One group of about a dozen amateur winemakers from the Seattle area shares equipment at a member’s home near Lake Sammamish, using their collective buying power to forge relationships with some of Washington state’s best growers. “When we started out, we had to take what we could get, but now we’re buying by the row at great vineyards, including Red Willow, Conner Lee and Stillwater Creek,” says Kenmore-based Chris Hoffman, who is part of the group Vintners of Virtue, which buys more than 15,000 pounds of Washington grapes a year. Hoffman, who works in marketing for Isilon Systems, a data storage company in Belltown, annually makes about 13 cases, which he can’t sell, but shares with friends and family.

“It’s like cooking,” Hoffman says. “I love taking ingredients and turning them into something unique where the sum is greater than the parts.” (Appropriately, he calls his wines Alchemy.) Hoffman has no plans to make a career change, but some members of his group have gone pro part-time. Steve Stuart, a mechanical engineer at Kvichak Marine in Kent, bought the assets of Arlington Road Winery to open Elevation Cellars. Sammamish resident Gus White, who works at the Bothell data storage company Emulex, launched a label bearing his own name.

Green Lake residents Jill and Marc Beck began working with Crushpad, a Napa Valley–based enterprise that helps amateur winemakers go pro, in 2006. Crushpad walks fledgling vintners through every step of the process, from the selection of winemaking styles to the final blending to taking care of the legal requirements so tiny producers can sell their wines. The arrangement allowed the Becks, who used to work at Microsoft, to travel to the facility and be hands on during creation of their Purple Teeth Cellars Rhône-style wines.
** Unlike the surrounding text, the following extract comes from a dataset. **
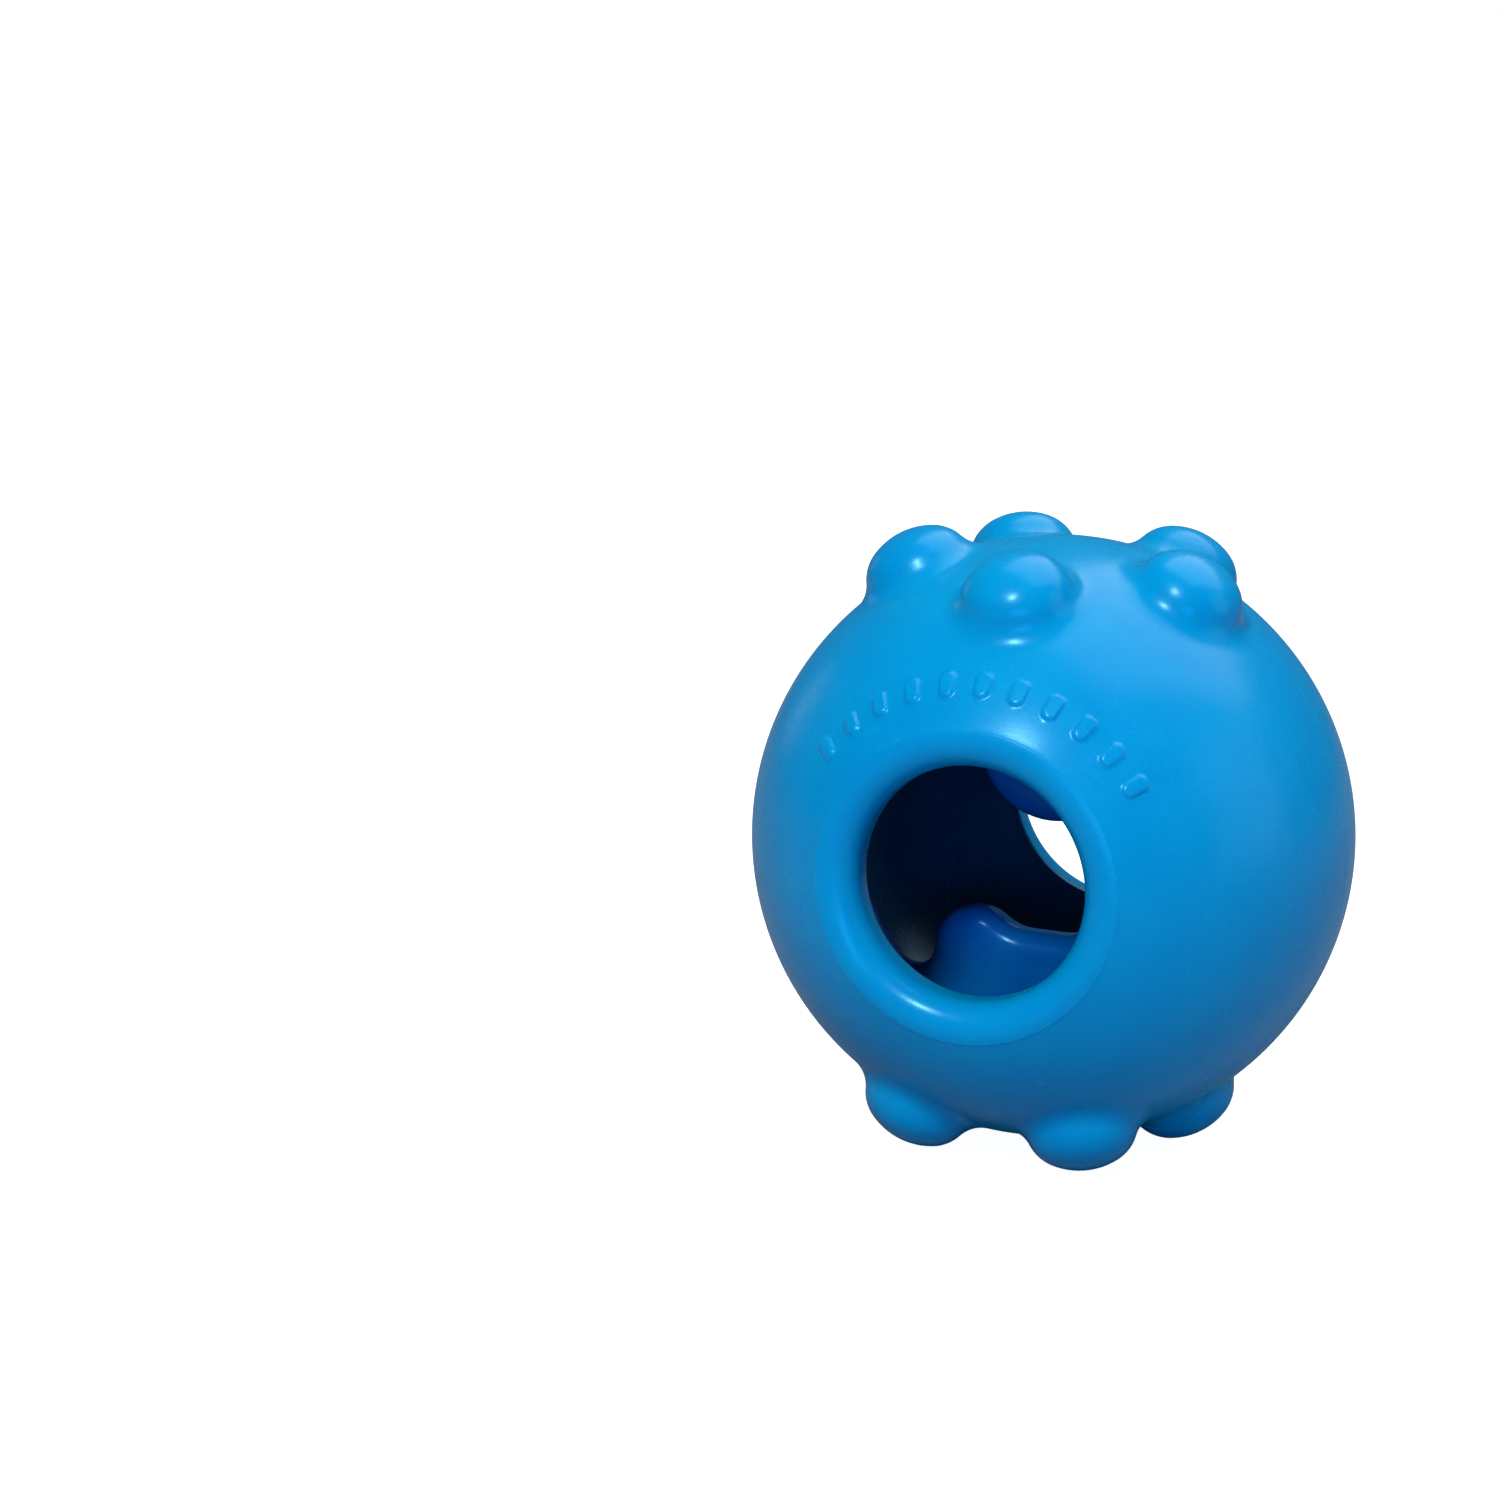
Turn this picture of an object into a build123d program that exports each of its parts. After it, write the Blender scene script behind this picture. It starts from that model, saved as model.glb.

While there’s nothing quite like Crushpad in Washington, Artifex Wine Company was launched a few years ago by Pepper Bridge Winery owner Norm McKibben to cater to small, bonded producers looking to make wine without setting up a full-fledged operation.

Many wineries around the state do custom crushing for fledgling winemakers. Joseph Miglino, a veteran sommelier who works at Russell’s Restaurant & Bar in Bothell, was helping his buddy, David Prigmore, the owner of Liberty Bay Cellars, during harvest in 2007 when his friend made an offer. “He told me it was time for me to put my money where my mouth was and try making wine,” says Miglino, who agreed and started Martedi Winery. “That first year, I made seven barrels of Sangiovese with grapes from Red Willow and Elephant Mountain, north of Zillah,” he says. The experiment turned out so well, he upped his production in 2008 and now makes a Riesling and a Syrah in a garage in Monroe.